Among the tenets of the statement:
(a) Human-induced climate change is real.
(b) The consequences of climate change will be significant and will hit the poor the hardest.
(c) Christian moral convictions demand our response to the climate change problem.
(d) The need to act now is urgent. Governments, businesses, churches, and individuals all have a role to play in addressing climate change-starting now. (Read the document)
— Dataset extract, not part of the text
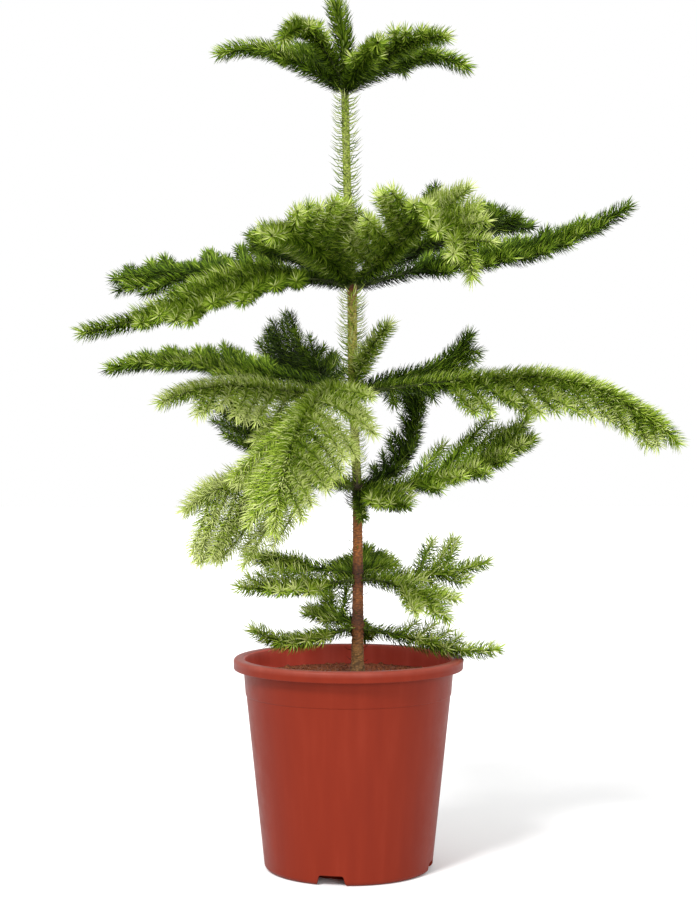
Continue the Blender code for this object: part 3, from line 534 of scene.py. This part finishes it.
# The boughs: each tier is one year's ring of side shoots, which leave the trunk nearly level in
# the middle tiers, droop at their tips under their own weight, and stand up in the youngest.
# One row says where a bough grows, how long it is, how its slope in degrees runs from root to
# middle to tip, how far its left-hand and right-hand ranks of twigs tilt up and how long they
# are, which stretch of it carries twigs, how light its needles are, from 0 to 5, and how far its
# twigs hang. The lightness is painted shade, low on the boughs at the back, and painted light,
# high on the boughs in front.
BOUGH_FIELDS = (
    "tier", "side", "height", "azimuth", "length", "rise", "lift", "reach", "first", "last", "light", "hang",
)
BOUGH_ROWS = (
    (6, "left", 0.6407, 174, 0.114, (34, 27, -20), (-10, 5), (0.017, 0.018), 0.42, 0.74, 2.55, 0.16),
    (6, "left_front", 0.6449, 236, 0.103, (47, 30, -50), (6, 39), (0.016, 0.017), 0.45, 0.77, 2.95, 0.0),
    (6, "front", 0.6402, 287, 0.093, (21, 17, 5), (5, 1), (0.015, 0.016), 0.44, 0.75, 2.95, 0.08),
    (6, "right_front", 0.6437, 320, 0.11, (25, 23, -11), (9, 19), (0.022, 0.024), 0.37, 0.81, 2.95, -0.06),
    (6, "right", 0.6402, 1, 0.109, (35, 20, -31), (-1, 5), (0.019, 0.02), 0.45, 0.74, 2.35, -0.02),
    (6, "right_back", 0.6437, 59, 0.11, (37, 27, -27), (5, 4), (0.02, 0.02), 0.4, 0.75, 1.75, 0.0),
    (6, "left_back", 0.6412, 121, 0.112, (40, 32, -6), (5, 4), (0.02, 0.02), 0.4, 0.75, 1.75, 0.02),
    (5, "left", 0.479, 211, 0.248, (15, -22, -11), (-1, 39), (0.093, 0.029), 0.21, 0.78, 2.5, 0.05),
    (5, "left_back", 0.483, 150, 0.244, (11, 2, -4), (-43, 13), (0.053, 0.069), 0.29, 0.93, 1.3, -0.15),
    (5, "right", 0.4785, 8, 0.247, (18, 9, 31), (17, -20), (0.042, 0.046), 0.23, 0.84, 1.5, -0.15),
    (5, "right_front", 0.483, 297, 0.224, (12, 24, -76), (46, 17), (0.055, 0.06), 0.17, 0.9, 3.6, 0.0),
    (5, "left_front", 0.482, 248, 0.165, (19, 15, -13), (39, 5), (0.066, 0.047), 0.1, 0.88, 3.3, -0.21),
    (5, "right_back", 0.483, 41, 0.223, (24, 18, 3), (26, 30), (0.095, 0.048), 0.27, 0.85, 1.3, -0.11),
    (5, "back", 0.479, 117, 0.176, (21, 20, -16), (8, 9), (0.06, 0.061), 0.26, 0.93, 1.5, -0.2),
    (4, "right", 0.392, 339, 0.284, (8, 2, -46), (-4, -36), (0.049, 0.07), 0.28, 0.93, 3.4, -0.05),
    (4, "right_back", 0.394, 37, 0.14, (13, 11, 50), (-55, -19), (0.044, 0.042), 0.27, 0.9, 1.6, 0.5),
    (4, "back", 0.392, 114, 0.21, (4, 14, -5), (70, 6), (0.066, 0.062), 0.3, 0.9, 1.2, -0.35),
    (4, "left", 0.394, 158, 0.231, (11, 10, -11), (-5, 27), (0.038, 0.05), 0.3, 0.89, 2.1, 0.18),
    (4, "front", 0.393, 246, 0.204, (13, -39, -79), (5, -21), (0.09, 0.086), 0.23, 0.85, 4.0, 0.3),
    (4, "left_front", 0.39, 212, 0.178, (1, 7, -23), (-45, 5), (0.052, 0.04), 0.2, 0.84, 4.0, 0.34),
    (4, "right_front", 0.3945, 314, 0.068, (70, 50, 35), (-10, 3), (0.011, 0.012), 0.25, 0.75, 3.8, 0.03),
    (3, "right", 0.313, 350, 0.152, (0, 17, 32), (29, -12), (0.082, 0.05), 0.3, 0.93, 2.9, -0.06),
    (3, "right_back", 0.3165, 36, 0.112, (-6, 60, 88), (27, 14), (0.028, 0.028), 0.2, 0.92, 1.1, -0.01),
    (3, "left_back", 0.3145, 139, 0.166, (12, 24, 43), (-3, 13), (0.067, 0.055), 0.3, 0.89, 1.2, -0.13),
    (3, "left_front", 0.3135, 205, 0.158, (14, 0, -38), (-76, 24), (0.104, 0.029), 0.28, 0.89, 4.6, 0.02),
    (3, "front", 0.313, 277, 0.039, (-28, -43, -32), (-61, 8), (0.018, 0.011), 0.31, 0.8, 2.2, 0.42),
    (3, "right_front", 0.3095, 312, 0.06, (-7, -10, -3), (26, -1), (0.032, 0.023), 0.24, 0.78, 2.6, -0.01),
    (2, "left_back", 0.242, 165, 0.098, (10, 2, 23), (39, 8), (0.026, 0.02), 0.41, 0.86, 2.65, -0.02),
    (2, "left_front", 0.238, 210, 0.11, (-4, -2, 5), (-3, 45), (0.032, 0.033), 0.3, 0.83, 3.45, -0.03),
    (2, "right", 0.241, 16, 0.115, (-6, 4, 16), (32, -48), (0.064, 0.034), 0.45, 0.75, 3.15, -0.29),
    (2, "right_front", 0.239, 334, 0.088, (0, -16, -50), (4, -3), (0.055, 0.056), 0.39, 0.75, 3.45, 0.0),
    (2, "back", 0.242, 85, 0.102, (6, 5, 16), (2, 0), (0.036, 0.045), 0.1, 0.81, 2.25, 0.14),
    (1, "left", 0.199, 194, 0.092, (-12, -11, 36), (1, -6), (0.02, 0.021), 0.28, 0.81, 3.3, 0.25),
    (1, "left_back", 0.2, 132, 0.062, (18, 3, 10), (-11, 38), (0.03, 0.047), 0.28, 0.79, 2.7, -0.21),
    (1, "right", 0.198, 356, 0.118, (-7, -18, 10), (51, 11), (0.027, 0.018), 0.31, 0.76, 3.2, -0.32),
    (1, "right_back", 0.2, 83, 0.055, (-7, -20, -14), (-4, -22), (0.015, 0.014), 0.28, 0.75, 2.4, 0.03),
)
PATH_STEPS = 24
LIMBED_TIERS = (3, 4, 5)
LIMBED_LENGTH = 0.10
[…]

News that the call to action was in the works in January 2006 prompted the Interfaith Stewardship Alliance, a group related to the Interfaith Council for Environmental Stewardship and the Acton Institute, to attempt to forestall any global warming policy statement by the National Association of Evangelicals. They sent the group a missive warning them to “not adopt any official position on the issue of global climate change,” as “global warming is not a consensus issue, and our love for the Creator and respect for His creation does not require us to take a position.” Led by high-proflie evangelical leaders Charles Colson and James Dobson, (also included Pat Robertson/John Hagee/Calvin Beisner) Interfaith Stewardship Alliance called for the National Association of Evangelicals not to put their name to the document.
For others in the evangelical community, taking a public stand on issues like global warming just isn’t part of the religious plan. Christian broadcaster Jan Markell believes that evangelicals are called by God to win souls for Jesus, not to take up social issues, and that environmentalism distracts from the real mission of the evangelical church.
I personally like the fact the NEA took a stand for something to do with the environment, which caused the split in the first place within evangelicialism. I have been fairly big on social issues and this one fell into my lap while watching Moyers TV show. What do you think? Is environmentalism a Christian ideal or just a bunch of hog-wash?